On the one hand, the fat and the inward parts were burned as a sweet savor to God. On the other hand, the blood of the sin offering was poured around the altar. The sweet savor is for God’s satisfaction, and the blood is for our satisfaction. Formerly we had a serious problem with God because of our sin. But a sin offering has been offered to God, and this offering satisfies both God and us. By the sweet savor and by the blood both God and we are satisfied.
God is righteous and holy. He is also a God of glory. We, by contrast, are sinful. In the sight of God we are actually sin. Furthermore, His righteousness, holiness, and glory automatically place demands on us. But we cannot fulfill these demands, these requirements. The Lord Jesus has fulfilled God’s requirements for us. What He did on the cross satisfied the requirements of God’s righteousness, holiness, and glory. The Lord’s death has thus become a sweet savor ascending to God for His satisfaction. Whenever God smells this savor, He can say, “I am satisfied. Now I am at peace with the one who presents this offering to Me.” This is the satisfaction on God’s side.

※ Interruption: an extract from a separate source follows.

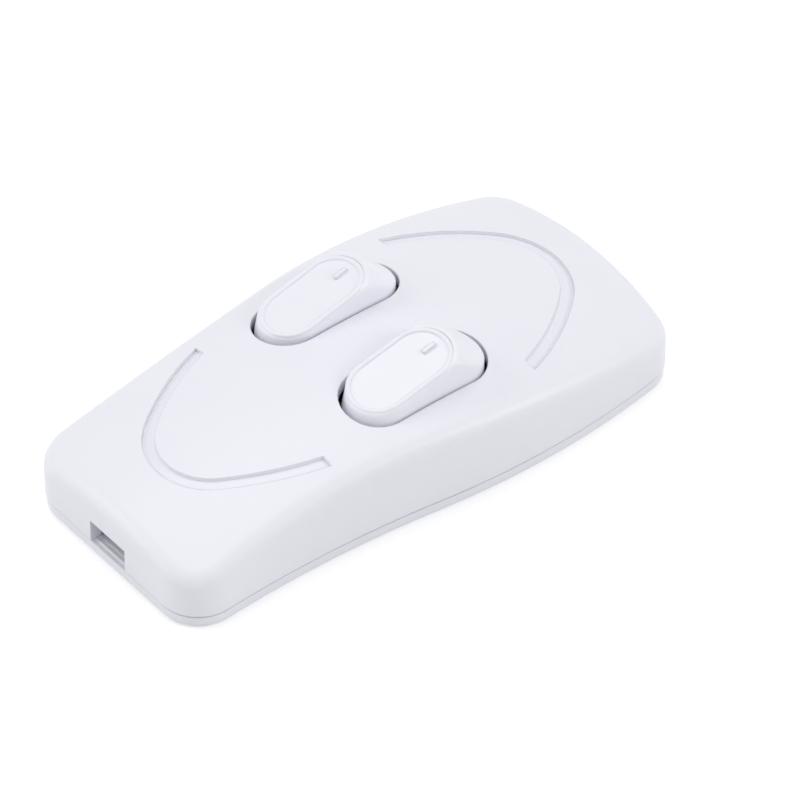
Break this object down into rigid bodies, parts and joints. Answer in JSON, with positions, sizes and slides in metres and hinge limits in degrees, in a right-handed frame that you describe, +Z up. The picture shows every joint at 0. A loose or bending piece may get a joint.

Christ as our sin offering also makes it possible for us to be satisfied. When we behold the blood of this offering, we are at peace. Before offering Christ as the sin offering, we did not have any peace. Instead, we were under condemnation. But through the shedding of the blood of the sin offering and the pouring out of this blood, we are at peace. Therefore, we can say, “O God, thank You that through the blood of the sin offering I am now at peace with You.” As a result, God and we can have fellowship, can talk with one another. This is at-one-ment.
The sin offering is not food in a direct way. It is not food for us at all, and it does not directly provide food for God’s eating. The sin offering is for cleansing, for solving the problem between us and God. We are the ones inviting God to dinner, and God is the One who is invited. The sin offering solves the problem between the host, the inviter, and God, the invited One.